5.4.10

Se der três toques, eu desligo.

Era do tipo que ligava de madrugada. E ligou mesmo. Ligou pra dizer tchau, mesmo sem ter pra onde fugir às três e meia da manhã. Mas não ia fugir. Nem planejava, não dessa vez.
- É que eu vou morrer.
Bom, pelo menos era original, morrer ela nunca tinha morrido.
- Mas vou mesmo.
E a voz estava tão calma, tão apaziguadora, que só podia ser verdade.
- Sai de perto da janela, sai.
Não, não ia se jogar.
- É perda de tempo. Do jeito que eu sou, vou torcer o joelho, quebrar dois dentes e não passar em nenhuma matéria da faculdade.

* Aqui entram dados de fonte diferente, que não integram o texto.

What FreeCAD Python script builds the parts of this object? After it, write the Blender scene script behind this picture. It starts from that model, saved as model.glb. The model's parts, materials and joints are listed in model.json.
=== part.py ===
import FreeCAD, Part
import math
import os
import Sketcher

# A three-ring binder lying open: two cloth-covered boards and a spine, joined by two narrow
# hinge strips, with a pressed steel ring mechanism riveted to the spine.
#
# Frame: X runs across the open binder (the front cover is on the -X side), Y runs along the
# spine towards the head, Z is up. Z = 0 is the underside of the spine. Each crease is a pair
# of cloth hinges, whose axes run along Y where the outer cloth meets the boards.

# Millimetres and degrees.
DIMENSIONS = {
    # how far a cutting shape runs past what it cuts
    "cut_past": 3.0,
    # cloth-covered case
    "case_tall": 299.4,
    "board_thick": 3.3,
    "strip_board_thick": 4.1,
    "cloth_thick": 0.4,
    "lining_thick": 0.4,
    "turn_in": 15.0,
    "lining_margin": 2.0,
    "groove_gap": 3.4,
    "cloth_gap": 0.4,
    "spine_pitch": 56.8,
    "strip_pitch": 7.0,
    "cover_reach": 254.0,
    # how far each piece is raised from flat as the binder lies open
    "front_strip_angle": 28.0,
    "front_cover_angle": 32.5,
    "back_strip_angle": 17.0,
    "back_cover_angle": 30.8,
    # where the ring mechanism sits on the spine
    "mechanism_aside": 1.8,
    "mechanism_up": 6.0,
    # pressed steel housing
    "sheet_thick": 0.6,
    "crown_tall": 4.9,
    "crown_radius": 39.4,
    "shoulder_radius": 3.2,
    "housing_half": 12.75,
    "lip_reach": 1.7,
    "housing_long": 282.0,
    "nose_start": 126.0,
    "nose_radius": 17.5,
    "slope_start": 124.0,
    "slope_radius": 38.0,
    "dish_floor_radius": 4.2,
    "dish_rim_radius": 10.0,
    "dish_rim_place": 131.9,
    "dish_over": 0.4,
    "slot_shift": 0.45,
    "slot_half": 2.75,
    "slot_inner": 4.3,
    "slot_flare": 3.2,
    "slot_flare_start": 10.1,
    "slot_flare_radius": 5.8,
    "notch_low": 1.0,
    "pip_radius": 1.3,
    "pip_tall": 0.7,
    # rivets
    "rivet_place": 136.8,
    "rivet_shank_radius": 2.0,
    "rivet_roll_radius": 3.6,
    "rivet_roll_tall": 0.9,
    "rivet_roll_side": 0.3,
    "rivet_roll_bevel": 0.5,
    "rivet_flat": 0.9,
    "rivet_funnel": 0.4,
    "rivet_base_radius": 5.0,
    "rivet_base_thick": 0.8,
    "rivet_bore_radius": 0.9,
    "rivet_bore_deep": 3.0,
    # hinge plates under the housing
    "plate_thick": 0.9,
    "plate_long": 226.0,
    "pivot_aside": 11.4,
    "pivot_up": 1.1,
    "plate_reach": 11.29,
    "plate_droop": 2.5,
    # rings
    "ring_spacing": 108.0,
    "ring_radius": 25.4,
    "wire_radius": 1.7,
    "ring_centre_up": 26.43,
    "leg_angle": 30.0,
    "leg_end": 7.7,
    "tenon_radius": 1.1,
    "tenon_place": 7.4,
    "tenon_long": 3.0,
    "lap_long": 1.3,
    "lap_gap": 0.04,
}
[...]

Só isso.
É que ela ia morrer, tinha certeza.
- Tenho certeza.
E falou que viu um filme muito bom, e que tinha tido soluço duas vezes esse final de semana. Duvidou da queda iminente dos EUA (você é um exagerado, sabe?) e contou com a voz chorosa:
- Eu perdi minhas meias de bolinha. As pretas! Sabe como? Perdi numa festa. É o fim do mundo, quem perde meias numa festa?
Não tinha fim, não precisava ouvir nada, só umas afirmativas de vez em quando. O reloginho de ela tinha quebrado, e não ligava que quatro da manhã fosse quase seis, horário que as pessoas de respeito acordam.
- Você era mais legal quando tinha mais gim e menos respeito.
Mas já era tarde e ainda precisava pintar as unhas. Deu boa noite. Antes de desligar:
- Será que você não queria ser meu amante antes de eu morrer?

Era mesmo desse tipo.

Um comentário:

a Lu! disse...

eu beberia suas palavras com whiskey. Se eu aguentasse mais do que meia dose.